Mme Rashevska a ensuite souligné que plus de 19 000 enfants ukrainiens ont été illégalement déportés en Russie sous prétexte d’évacuation, et que certains d’entre eux ont été transférés à parfois plus de 8 000 kilomètres de leur domicile, placés dans des orphelinats ou des familles d’accueil russes. Ces actes ont conduit la Cour pénale internationale (CPI) à émettre des mandats d’arrêt contre le Président Vladimir Putin et Mme Maria Lvova-Belova, Commissaire russe aux droits de l’enfant. Malgré les initiatives de médiation internationales, notamment celles du Vatican, du Qatar et d’autres parties, environ 90% de ces enfants restent sous contrôle russe, a indiqué l’intervenante.
La juriste a également dénoncé l’imposition forcée de la citoyenneté russe aux enfants ukrainiens dans les territoires occupés. Chaque année, plus de 40 000 enfants ukrainiens sont déplacés vers des camps de rééducation en Russie et au Bélarus, où ils subissent un endoctrinement militariste, s’est-elle indignée. Elle a cité l’exemple du camp « Avangard », dans la région de Volgograd, où 300 enfants ont reçu une formation militaire comprenant des exercices tactiques et des sauts en parachute. Elle a également fait savoir que la Russie a remplacé illégalement l’éducation ukrainienne par un système d’enseignement russe dans les territoires occupés, politisant et militarisant les écoles, tentant d’éradiquer ainsi l’identité ukrainienne. Le manque d’accès à l’enseignement en langue ukrainienne en Crimée occupée a déjà été reconnu comme une violation de la Convention sur l’élimination de toutes les formes de discrimination raciale par la Cour internationale de Justice (CIJ), jugement que la Russie continue d’ignorer.

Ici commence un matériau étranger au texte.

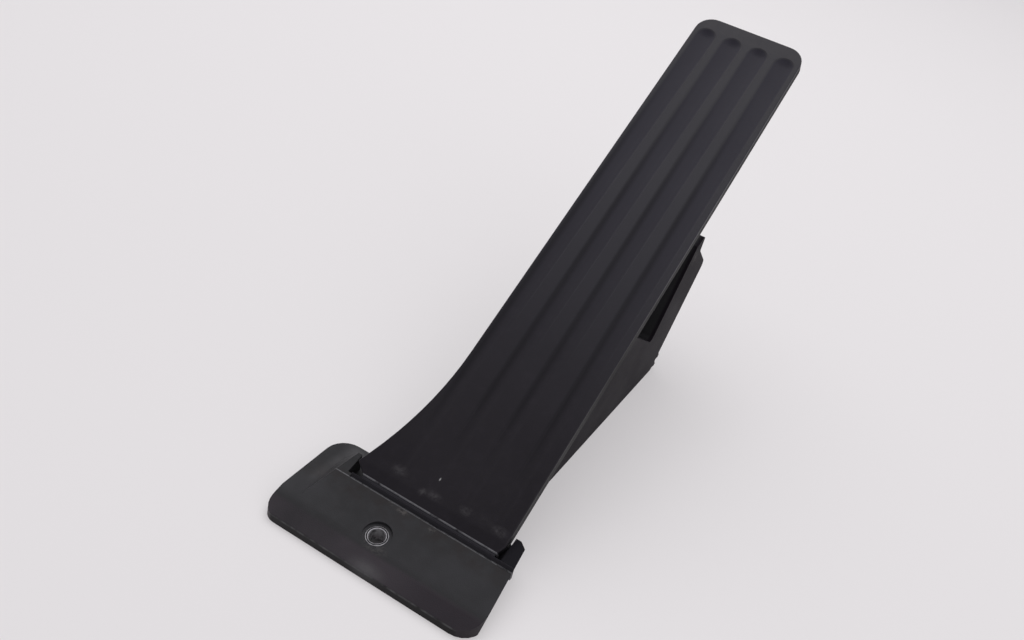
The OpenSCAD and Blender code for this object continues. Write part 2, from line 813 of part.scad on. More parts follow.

Mme Rashevska a conclu son intervention en appelant le Conseil de sécurité de l’ONU à utiliser ses leviers pour contraindre la Russie à respecter le droit international, notamment en assurant le retour des enfants déportés et la protection de leurs droits. « Si nous voulons une véritable paix en Ukraine et dans le monde, nous devons commencer par protéger nos enfants », a-t-elle affirmé.